> _Short exercise_:
Return, word for word, every line that follows.
** Start Information shown **
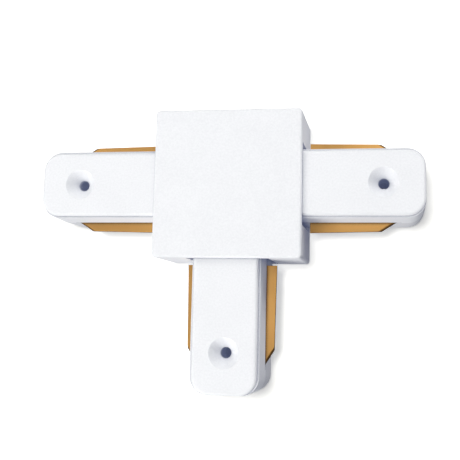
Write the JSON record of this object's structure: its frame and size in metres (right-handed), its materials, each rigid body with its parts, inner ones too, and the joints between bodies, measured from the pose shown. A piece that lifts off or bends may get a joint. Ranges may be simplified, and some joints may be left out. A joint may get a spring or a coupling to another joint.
{
  "type": "lighting track connector",
  "caption": "T-shaped connector for surface lighting track: a square white box with flat tongues, brass contact blades along the sides of each tongue and a countersunk hole near each tip.",
  "frame": {"origin": "centre of the box's base plane, which lies on the ceiling or wall", "axes": "+Z towards the room, X along the two side arms, -Y along the stem"},
  "size_m": [0.0914, 0.0661, 0.021],
  "materials": {
    "white_plastic": "fine satin, moulded",
    "brass": "rolled sheet, lightly brushed",
    "block_plastic": "moulded",
    "screw_steel": "zinc plated"
  },
  "bodies": {
    "root": {"upper_shell": "white_plastic", "lower_shell": "white_plastic", "line_strip": "brass", "neutral_strip": "brass", "stem_blade": "brass", "crossing_strap": "brass", "rivet_line": "brass", "rivet_stem": "brass", "crossing_block": "block_plastic", "screw_front_left": "screw_steel", "screw_back_left": "screw_steel", "screw_front_right": "screw_steel", "screw_back_right": "screw_steel"}
  },
  "joints": []
}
** End Information shown **
> _Result_:
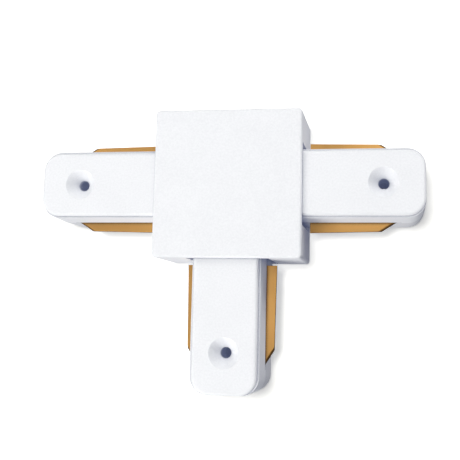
Write the JSON record of this object's structure: its frame and size in metres (right-handed), its materials, each rigid body with its parts, inner ones too, and the joints between bodies, measured from the pose shown. A piece that lifts off or bends may get a joint. Ranges may be simplified, and some joints may be left out. A joint may get a spring or a coupling to another joint.
{
  "type": "lighting track connector",
  "caption": "T-shaped connector for surface lighting track: a square white box with flat tongues, brass contact blades along the sides of each tongue and a countersunk hole near each tip.",
  "frame": {"origin": "centre of the box's base plane, which lies on the ceiling or wall", "axes": "+Z towards the room, X along the two side arms, -Y along the stem"},
  "size_m": [0.0914, 0.0661, 0.021],
  "materials": {
    "white_plastic": "fine satin, moulded",
    "brass": "rolled sheet, lightly brushed",
    "block_plastic": "moulded",
    "screw_steel": "zinc plated"
  },
  "bodies": {
    "root": {"upper_shell": "white_plastic", "lower_shell": "white_plastic", "line_strip": "brass", "neutral_strip": "brass", "stem_blade": "brass", "crossing_strap": "brass", "rivet_line": "brass", "rivet_stem": "brass", "crossing_block": "block_plastic", "screw_front_left": "screw_steel", "screw_back_left": "screw_steel", "screw_front_right": "screw_steel", "screw_back_right": "screw_steel"}
  },
  "joints": []
}